Welcome to Encanto, or what I also call it, the second Disney Animated film this year. Disney has been doing an every other thing in regards to their films. One a musical and one that is not. We are at the musical one which meant I went in pretty excited despite being a bit weary about the overall plot.
But…Lin-Manuel Miranda helped make the plot of the film, and the music behind it. And I can’t not get behind a project he is involved in. Hell, watching Vivo was a surprise for me because I didn’t know he was involved with that.
If you look back at my review of Raya, you would have seen that Disney has been kicking Pixar’s ass the last few years overall. And not surprisingly that was still true. Luca was okay, Encanto was amazing. Pixar can just disband now. Before we get Cars 4.
Don’t tell any kids I said there could be a Cars 4. They might start acting up.
Years ago, Alma Madrigal (María Cecilia Botero) was on the run with her husband and three kids, with members of her community, in the Columbia mountains. They were being chased out by invaders. And in that time, she lost her husband in order for the rest of her family to be saved. She prayed and wished for help, and her magical home was born, protected in the mountains, to grow a wonderful community that looked out for each other. And her three kids were given magical powers once they hit a certain age, to help protect the community. And their kids as well.
That is, until we got to Mirabel (Stephanie Beatriz). The door didn’t work. No powers were granted. Something was wrong. But she is upbeat nonetheless. Who needs /powers/ in a family of superpowered individuals in a magical house to have a good time?
But her younger brother is now up for his. The first since she was denied. If his power doesn’t manifest, was it her fault? And if there starts to be visions of her breaking their magical house and tearing their family apart, will it be her fault? And should she just, like, leave, you know?
Also starring the voices of Jessica Darrow, Angie Cepeda, Carolina Gaitan, Diane Guerrero, Wilmer Valderrama, Rhenzy Feliz, Adassa, Ravi Cabot-Conyers, Maluma, Mauro Castillo, Alan Tudyk, the singing voice of Olga Merediz, and of course, John Leguizamo.
You see, the house is a metaphor…for family.
A lot of these recent animated Pixar/Disney movies have had a mostly predictable plot. Frozen would end with her in control of her powers. Moana would return the heart of Te Fiti. And in Luca they would be gay, do crimes. But I found myself constantly guessing at where it would go in this movie and being wrong, and I really enjoyed that. I mean, I knew it would involve the house breaking, or not. Powers being gained, or not.

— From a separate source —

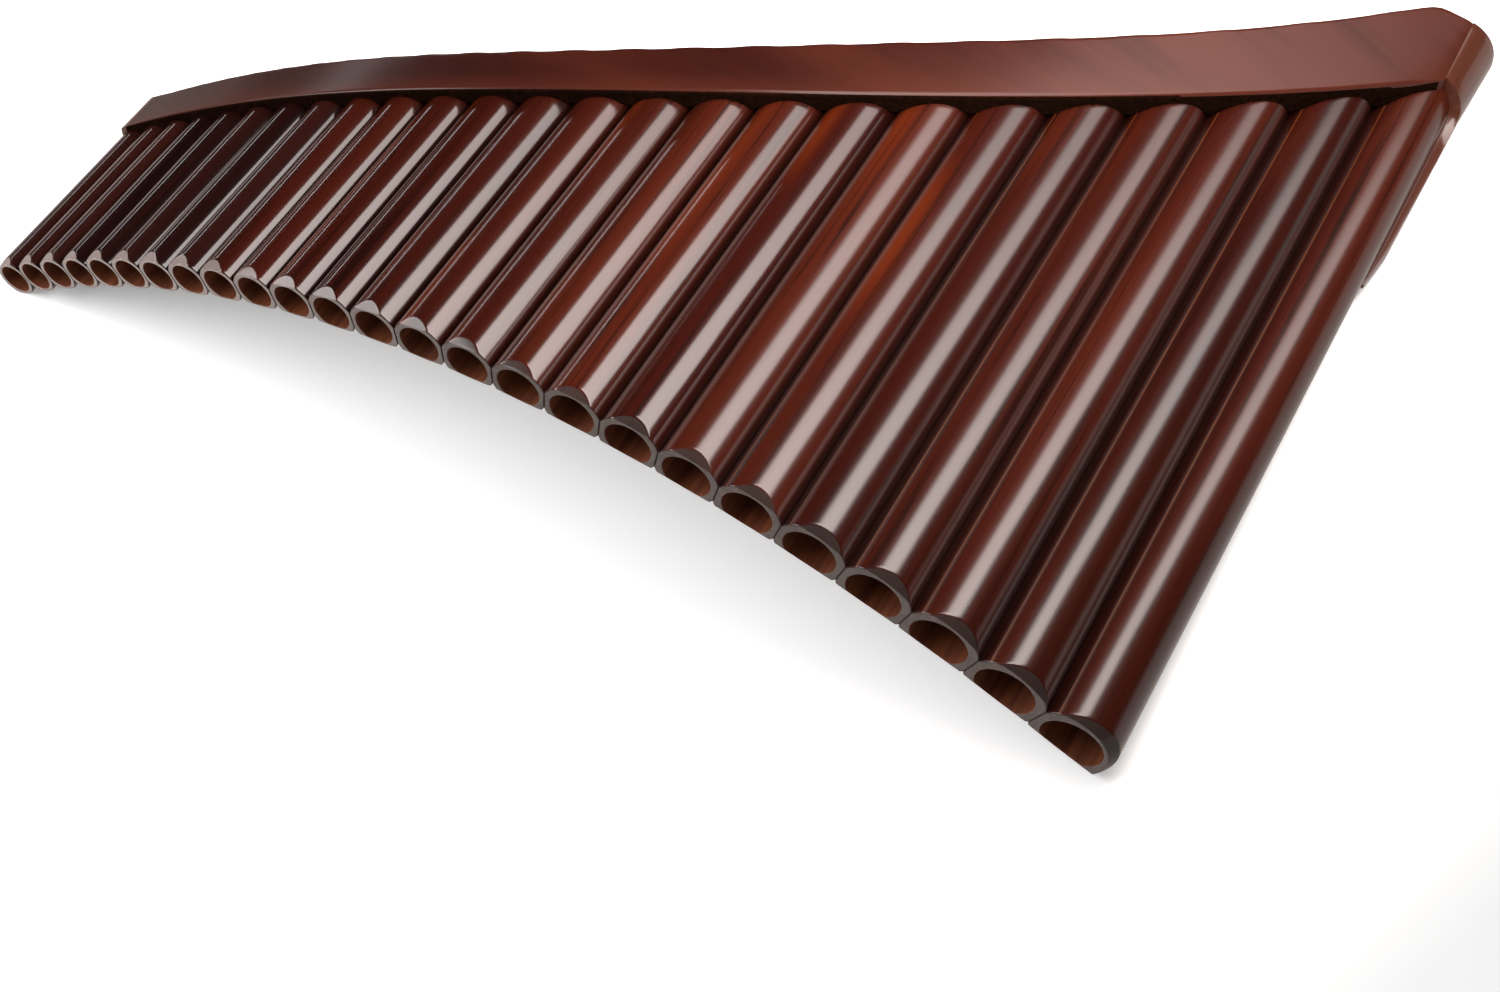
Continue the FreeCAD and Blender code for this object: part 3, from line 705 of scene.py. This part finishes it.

But the how? The why? That was exciting and unique in the movie.
I loved the music in Encanto so much, I wished I could listen to it on my way home from the theater. But alas, at that time it wasn’t available yet. I even waited to write this review until I had a chance to re-listen to the songs. So many of them feel great, with layers and multiple voices, and different harmonies. I was surprised to find that Beatriz also sang all her own parts. She was very limited in In The Heights, so I just assumed she couldn’t sing, but she did great.
Encanto is just a beautiful movie. I think it is interesting that the main character is clearly interested in embroidery, given her clothes and what’s in her drawers, but it was never actually talked about at any point in a significant way. It is just a fact about her character. I especially liked the animation when they did the Bruno, Luisa, and Isabela songs. It was just constant visual explosion on the screen, and it left me in down right awe.
I am happy that Disney made a somewhat simple and small movie about people with gifts. I am glad they didn’t go against what they were preaching the entire film like they did in so many other classic Disney tales. And I am glad that Miranda’s genius keeps growing, and I hate him, and I love him, for it.